Directions for this task:
Repeat verbatim only the lines from the opening of the material below through the one that contains "BUSH_SPIGOT_PROUD = 0.5".

⁂

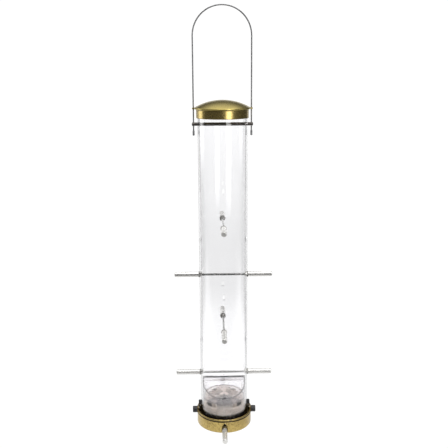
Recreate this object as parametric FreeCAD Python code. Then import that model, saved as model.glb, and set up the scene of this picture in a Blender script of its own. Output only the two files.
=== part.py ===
import FreeCAD, Part
import math
import os

# Hanging seed feeder: a clear tube with five levels of perches, a domed lid that slides up a wire hanger, and
# a cast base with a clear seed deflector, held to the tube by two sprung levers.
#
# Frame: +Z up, X across the hanger, -Y the front. The origin is the centre of the base's underside.
# Lengths are in millimetres and angles in degrees.

Vector = FreeCAD.Vector
ORIGIN = Vector(0, 0, 0)
X_AXIS = Vector(1, 0, 0)
Y_AXIS = Vector(0, 1, 0)
Z_AXIS = Vector(0, 0, 1)
TOUCHING = 1e-6

# Fits
RUNNING_FIT = 0.05
SEATED_FIT = 0.02

# How far a cutting shape runs past the face that it cuts
CUT_MARGIN = 1.0

# Seed tube
TUBE_R = 35.0
TUBE_WALL = 2.5
TUBE_BOTTOM_Z = 9.5
TUBE_TOP_Z = 464.0
TUBE_CHAMFER = 0.4
PORT_RISE = 52.0
PORT_WIDTH = 3.2
PORT_HEIGHT = 8.0

# Perches: level 1 runs front to back through the base, and each level above is a quarter turn on
PERCH_LEVELS = 5
BASE_PERCH_Z = 3.9
PERCH_PITCH = 76.2
PERCH_REACH = 71.0
ROD_R = 1.6
SLEEVE_R = 3.75
SLEEVE_END_WALL = 2.0
SLEEVE_END_ROUND = 1.2
BUSH_FLANGE_R = 4.2
BUSH_FLANGE_T = 1.0
BUSH_SPIGOT_R = 3.0
BUSH_SPIGOT_PROUD = 0.5

# Wire hanger and its crossbar
WIRE_R = 1.0
WIRE_X = 40.2
HANGER_TOP_Z = 609.6
WIRE_END_Z = 434.0
WIRE_PAD_LENGTH = 7.0
WIRE_PAD_WIDTH = 2.8
WIRE_PAD_T = 1.5
WIRE_PAD_ROUND = 0.6
CROSSBAR_R = 2.38
CROSSBAR_HALF = 42.5
CROSSBAR_Z = 449.7
CROSSBAR_CHAMFER = 0.5

# Lid
LID_R = 39.2
LID_RIM_Z = 470.4
LID_RIM_T = 1.9
LID_RIM_WIDTH = 5.0
LID_BEAD = 0.3
LID_APEX_Z = 482.9
LID_SHEET = 1.0
LID_EAR_R = 2.0
LID_EAR_T = 1.7
LID_EAR_HOLE_R = 1.25
COLLAR_R = 36.6
COLLAR_T = 0.9
COLLAR_HEM = 0.3
COLLAR_BOTTOM_Z = 458.2
COLLAR_STOP_Z = 465.3
COLLAR_STOP_T = 1.0
COLLAR_STOP_R = 31.0

# Base ring
RING_R = 40.6
RING_INNER_R = 38.2
RING_FOOT_ROUND = 2.5
RING_BAND_TOP_Z = 17.8
RING_BAND_ROUND = 0.8
RING_GROOVE_R = 39.95
LIP_R = 1.3
LIP_CENTRE_R = 39.4
LIP_CENTRE_Z = 19.9
LIP_JOIN_DEG = -63.0
LIP_CROWN_DEG = 47.0
LIP_INNER_DEG = 157.0
FLOOR_T = 2.5
LEDGE_R = 33.0
NOTCH_HALF_WIDTH = 4.5
NOTCH_SHOULDER_Z = 7.0
NOTCH_FLANK_X = 2.8
NOTCH_FLANK_Z = 12.6
NOTCH_APEX_Z = 16.4
NOTCH_SEAT_Y = 37.5
DRAIN_R = 2.2
DRAIN_CIRCLE_R = 11.0
DRAIN_COUNT = 8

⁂

The reply:
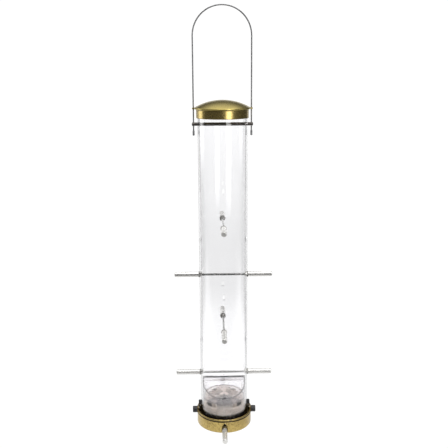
Recreate this object as parametric FreeCAD Python code. Then import that model, saved as model.glb, and set up the scene of this picture in a Blender script of its own. Output only the two files.
=== part.py ===
import FreeCAD, Part
import math
import os

# Hanging seed feeder: a clear tube with five levels of perches, a domed lid that slides up a wire hanger, and
# a cast base with a clear seed deflector, held to the tube by two sprung levers.
#
# Frame: +Z up, X across the hanger, -Y the front. The origin is the centre of the base's underside.
# Lengths are in millimetres and angles in degrees.

Vector = FreeCAD.Vector
ORIGIN = Vector(0, 0, 0)
X_AXIS = Vector(1, 0, 0)
Y_AXIS = Vector(0, 1, 0)
Z_AXIS = Vector(0, 0, 1)
TOUCHING = 1e-6

# Fits
RUNNING_FIT = 0.05
SEATED_FIT = 0.02

# How far a cutting shape runs past the face that it cuts
CUT_MARGIN = 1.0

# Seed tube
TUBE_R = 35.0
TUBE_WALL = 2.5
TUBE_BOTTOM_Z = 9.5
TUBE_TOP_Z = 464.0
TUBE_CHAMFER = 0.4
PORT_RISE = 52.0
PORT_WIDTH = 3.2
PORT_HEIGHT = 8.0

# Perches: level 1 runs front to back through the base, and each level above is a quarter turn on
PERCH_LEVELS = 5
BASE_PERCH_Z = 3.9
PERCH_PITCH = 76.2
PERCH_REACH = 71.0
ROD_R = 1.6
SLEEVE_R = 3.75
SLEEVE_END_WALL = 2.0
SLEEVE_END_ROUND = 1.2
BUSH_FLANGE_R = 4.2
BUSH_FLANGE_T = 1.0
BUSH_SPIGOT_R = 3.0
BUSH_SPIGOT_PROUD = 0.5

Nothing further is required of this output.